Activity duplicated in according to worker logs

We are using temporal in a self-hosted environment on Kubernetes. Here are the key versions.

  1. Temporal server 1.22.3
  2. Postgres Database version 14.11
  3. The application is using the Java SDK.

The application is a payment system where the workers communicate to downstream services for order management and a payment gateway.

A workflow is created for a payment authorization that is tied to a user’s specific cart. Each log shows a user’s id and a cart id.

The problem we have is this:

  1. Two simultaneous payments are made and these create Workflow A and Workflow B for user A and user B respectively.
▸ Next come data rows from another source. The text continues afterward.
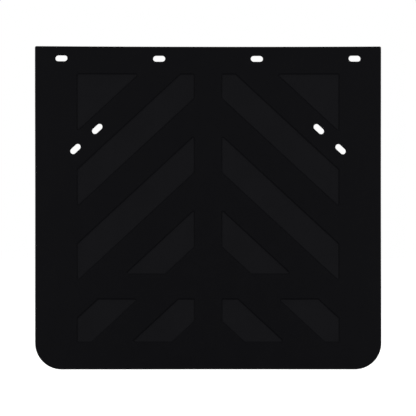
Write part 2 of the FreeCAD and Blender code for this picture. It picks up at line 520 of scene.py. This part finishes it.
def cut_length(bm, upper, lower, name):
    """The closed piece of the skin between two heights, its ends capped where it was cut."""
    faces = [face for face in bm.faces if lower < face.calc_center_median().z < upper]
    numbers = {}
    for face in faces:
        for vertex in face.verts:
            numbers.setdefault(vertex, len(numbers))
    mesh = bpy.data.meshes.new(name)
    mesh.from_pydata(
        [vertex.co for vertex in numbers],
        [],
        [[numbers[vertex] for vertex in face.verts] for face in faces],
    )
    for layer in ("sunk", "worn"):
        source = bm.verts.layers.float[layer]
        values = [vertex[source] for vertex in numbers]
        mesh.attributes.new(layer, "FLOAT", "POINT").data.foreach_set("value", values)
    flat = [value for vertex in numbers for value in vertex.co]
    mesh.attributes.new("rest_co", "FLOAT_VECTOR", "POINT").data.foreach_set("vector", flat)
    cap_ends(mesh)
    give_normals(mesh, [vertex.normal for vertex in numbers])
    return mesh


def cap_ends(mesh):
    """Closes the mesh with a flat cap at each cut, and shades everything but the caps smooth."""
    piece = bmesh.new()
    piece.from_mesh(mesh)
    for face in piece.faces:
        face.smooth = True
    open_edges = [edge for edge in piece.edges if edge.is_boundary]
    for cap in bmesh.ops.holes_fill(piece, edges=open_edges, sides=0)["faces"]:
        rim = list(cap.verts)
        section = np.array([vertex.co.xy for vertex in rim])
        piece.faces.remove(cap)
        for triangle in filled(section, [section]):
            piece.faces.new([rim[i] for i in triangle])
    bmesh.ops.recalc_face_normals(piece, faces=piece.faces[:])
    piece.to_mesh(mesh)
    piece.free()


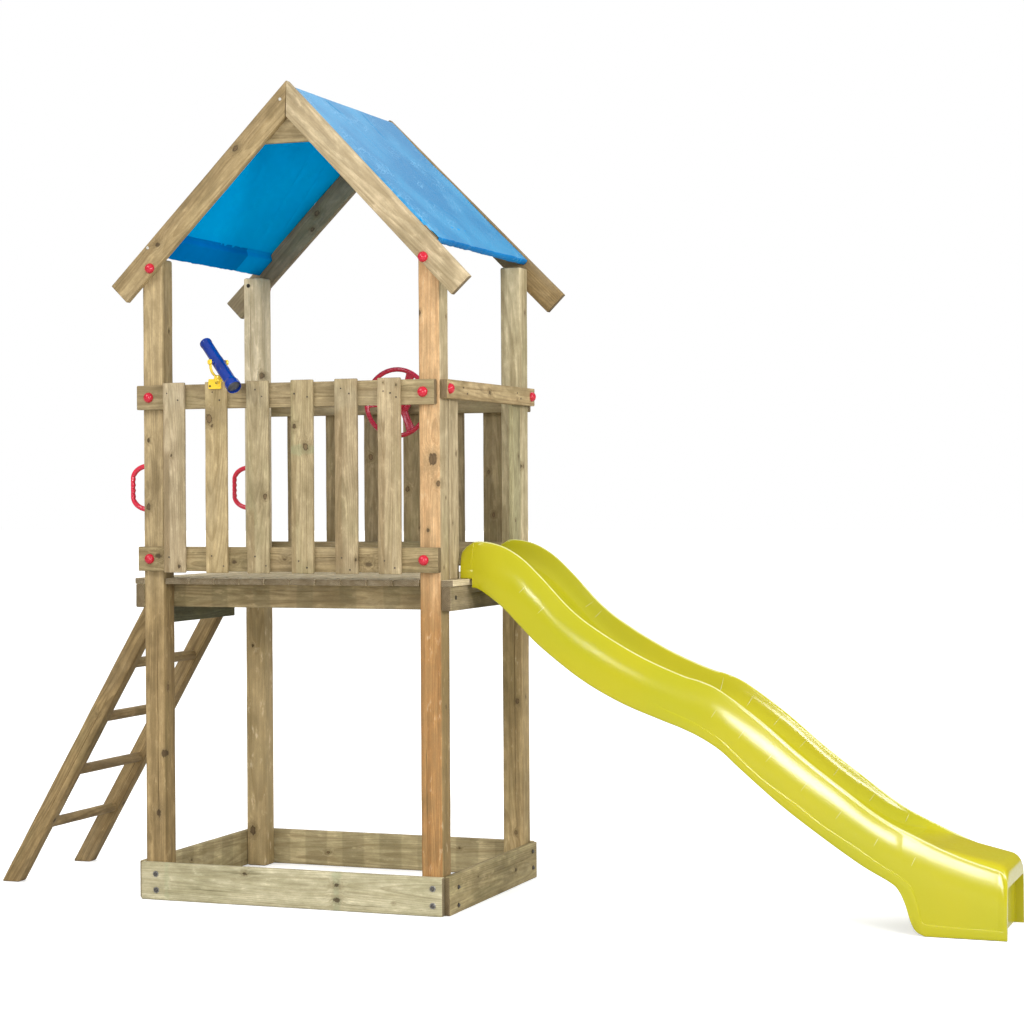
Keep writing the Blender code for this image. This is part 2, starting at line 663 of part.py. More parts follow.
cut(wheel, bore)

# ------------------------------------------------------------------- telescope
px, py = PAN
plate_x = SLAT_FRONT[1]                    # on the second slat
plate_face = slat_y - SLAT_T - GAP
bracket = block("telescope_bracket", (plate_x - 0.025, plate_x + 0.025),
                (plate_face - 0.006, plate_face), (1.899, 1.936), TOY_YELLOW,
                0.35, edge=0)
ledge = block("bracket_ledge", (px - 0.016, plate_x + 0.025),
              (py, plate_face - 0.003), (1.924, 1.936), TOY_YELLOW, edge=0)
cut(bracket, keep_as_cutter(ledge), "UNION")
seat = rod("bracket_seat", (px, py, 1.924), (px, py, 1.936), 0.016, sides=24,
           cutter=True)
cut(bracket, seat, "UNION")
pin = rod("bracket_pin", (px, py, 1.930), (px, py, 1.9465), 0.0038, sides=16,
          cutter=True)
cut(bracket, pin, "UNION")
pin_head = rod("bracket_pin_head", (px, py, 1.9452), (px, py, 1.9480), 0.0065,
               sides=16, cutter=True)
cut(bracket, pin_head, "UNION")

# The fork is a U of flat strip; its origin is on the upright axis.
arm_in, arm_t = 0.0290, 0.005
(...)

  2. According to the console logs of Kubernetes pods, one of the activities from Workflow B is showing up in Workflow A around the same that it is executed in Workflow B.

  3. It’s the same specific activity in the situations where we’ve observed it occurring. For example, the workflow defines
    -Activity 1
    -Activity 2
    -Activity 3

We’re seeing only Activity 3 being duplicated. We only this duplication from the Kubernetes logs. It doesn’t happen very often and it’s hard to reproduce.

Note that we don’t see anything unusual in the Temporal console nor from the CLI command, i.e. using this command:

temporal workflow trace --workflow-id

  1. We do have a situation at the moment where the number of activity pollers is set too high and it is causing a RESOURCE_EXHAUSTED in the worker logs. We’re in the process of rolling out a change to fix this by reducing the number of activity pollers.

I’m after any suggestions on how this may be occurring or any other suggestions on internal Temporal logs which could help us debug the issue.

Check the ActivityTaskStarted.attempts and ActivityTaskStarted.lastFailure events for that activity.